- Research from S&P Global suggests the amount of debt in China’s shadow banking system could now exceed officially reported debt.
- The ratings agency said it will take “decades” for China to address the buildup of debt that local governments hold off their balance sheet.
The level of debt in China’s shadow banking system may have reached “alarming” levels, according to ratings agency S&P Global.
Reuters reports that data compiled by S&P indicates China’s hidden debt could have reached 60% of Chinese GDP in 2017.
Many local governments in China raise debt and hold it off their balance sheet, in order to avoid lending limits imposed by central authorities.
At the end of 2017, the amount of debt that local government held on their balance sheet totaled 29.95 trillion yuan ($US4.3 trillion).
However, S&P estimated that hidden debt levels could exceed that, and may have reached as high as 30-40 trillion yuan.
“That’s a debt iceberg with titanic credit risks,” S&P said.
The S&P report said it will now take decades for China to fully address the buildup of risks in its shadow-banking system.
Chinese authorities have repeatedly vowed that they are taking action to reign in the amount of leverage in China’s shadow banking system.
At the same time, policy makers have also stepped up stimulus efforts as China’s economy transitions to consumption-based growth while it navigates through an escalating trade war with the US.

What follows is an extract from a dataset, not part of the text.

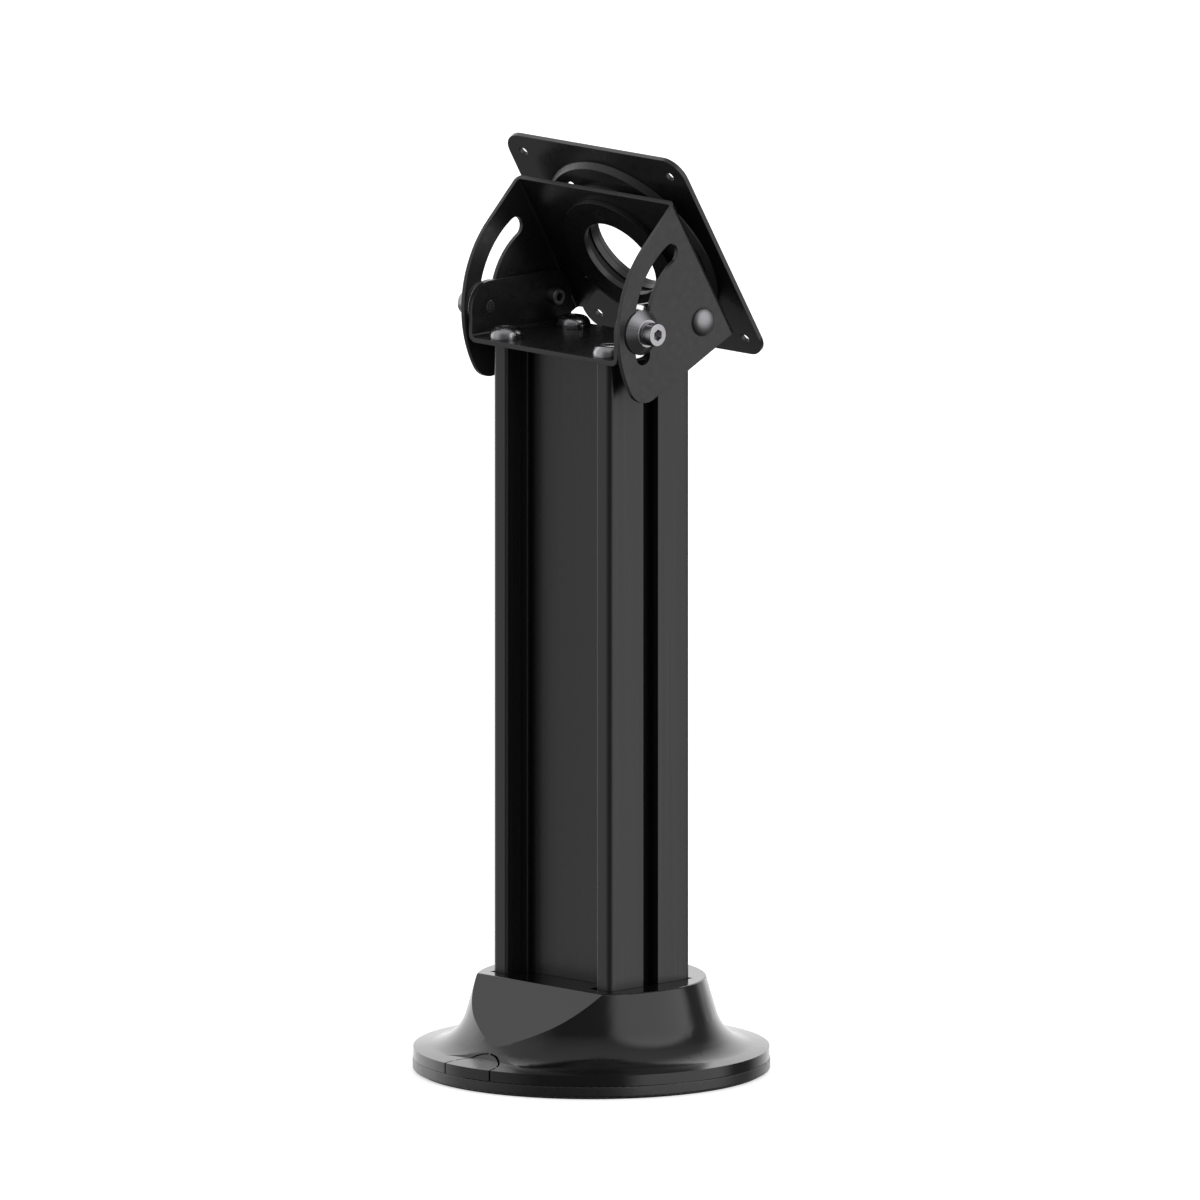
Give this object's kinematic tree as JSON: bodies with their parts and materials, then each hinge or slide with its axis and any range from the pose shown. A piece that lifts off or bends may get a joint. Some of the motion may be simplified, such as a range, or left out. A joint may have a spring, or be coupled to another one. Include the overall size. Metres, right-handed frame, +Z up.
{
  "type": "display stand",
  "caption": "Counter-top column stand with a round covered foot and a tilting, turning square plate that carries a screen.",
  "frame": {"origin": "centre of the foot's underside, on the counter", "axes": "+Z up, +X along the tilt hinge, +Y towards the side that the screen faces, -Y the cable side"},
  "size_m": [0.173, 0.173, 0.4537],
  "materials": {
    "pad_rubber": "matte",
    "black_steel": "matte black powder coat",
    "black_aluminium": "matte black powder coat",
    "cover_plastic": "semi-gloss black",
    "zinc_steel": "bright zinc plate",
    "black_screws": "black oxide",
    "glide_plastic": "smooth dark plastic"
  },
  "bodies": {
    "stand": {"base_pad": "pad_rubber", "base_plate": "black_steel", "base_screws": "zinc_steel", "column": "black_aluminium", "yoke": "black_steel", "yoke_screws": "zinc_steel", "clamp_insert_left": "zinc_steel", "clamp_insert_right": "zinc_steel", "pivot_washer_left": "glide_plastic", "pivot_washer_right": "glide_plastic", "friction_washer_left": "zinc_steel", "friction_washer_right": "zinc_steel", "pivot_screw_left": "zinc_steel", "pivot_screw_right": "zinc_steel", "clamp_cone_left": "zinc_steel", "clamp_cone_right": "zinc_steel"},
    "cover": {"base_cover": "cover_plastic", "cable_tab": "cover_plastic"},
    "tilt": {"tilt_bracket": "black_steel", "stop_pin": "zinc_steel", "glide_washer": "glide_plastic"},
    "swivel": {"swivel_hub": "black_steel", "swivel_disc": "black_steel", "retaining_ring": "black_steel", "ring_screws": "black_screws", "mount_plate": "black_steel", "plate_screws": "black_screws"},
    "clamp_left": {"clamp_screw_left": "zinc_steel"},
    "clamp_right": {"clamp_screw_right": "zinc_steel"}
  },
  "joints": [
    {"name": "screen_tilt", "type": "hinge", "parent": "stand", "child": "tilt", "pos_m": [0, 0.022, 0.371], "axis": [1, 0, 0], "range_deg": [-16, 57]},
    {"name": "screen_turn", "type": "hinge", "parent": "tilt", "child": "swivel", "pos_m": [0, 0.0261, 0.39913], "axis": [0, -0.8572, -0.515], "range_deg": [0, 90]},
    {"name": "cover_lift", "type": "slide", "parent": "stand", "child": "cover", "axis": [0, 0, 1], "range_m": [0, 0.25]},
    {"name": "clamp_turn_left", "type": "hinge", "parent": "stand", "child": "clamp_left", "pos_m": [-0.0575, -0.0203, 0.371], "axis": [1, 0, 0], "range_deg": [0, 270]},
    {"name": "clamp_turn_right", "type": "hinge", "parent": "stand", "child": "clamp_right", "pos_m": [0.0575, -0.0203, 0.371], "axis": [1, 0, 0], "range_deg": [0, 270]}
  ]
}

“We believe China’s recent measures to stabilize growth and boost liquidity in response to internal and external headwinds aren’t necessarily a relaxation of its de-risking efforts,” S&P said.
Amid the buildup of shadow debt, Reuters reports that the global ratings agencies have recently issued more credit downgrades on local government financial vehicles (LGFVs) in China.
But global ratings agencies have been quick to downgrade issuers linked to Chinese regional and local governments. Moody’s also cut its rate of five different LGFVs, which issue debt financing for non-bank corporate firms and infrastructure projects.
There’s more at Reuters here.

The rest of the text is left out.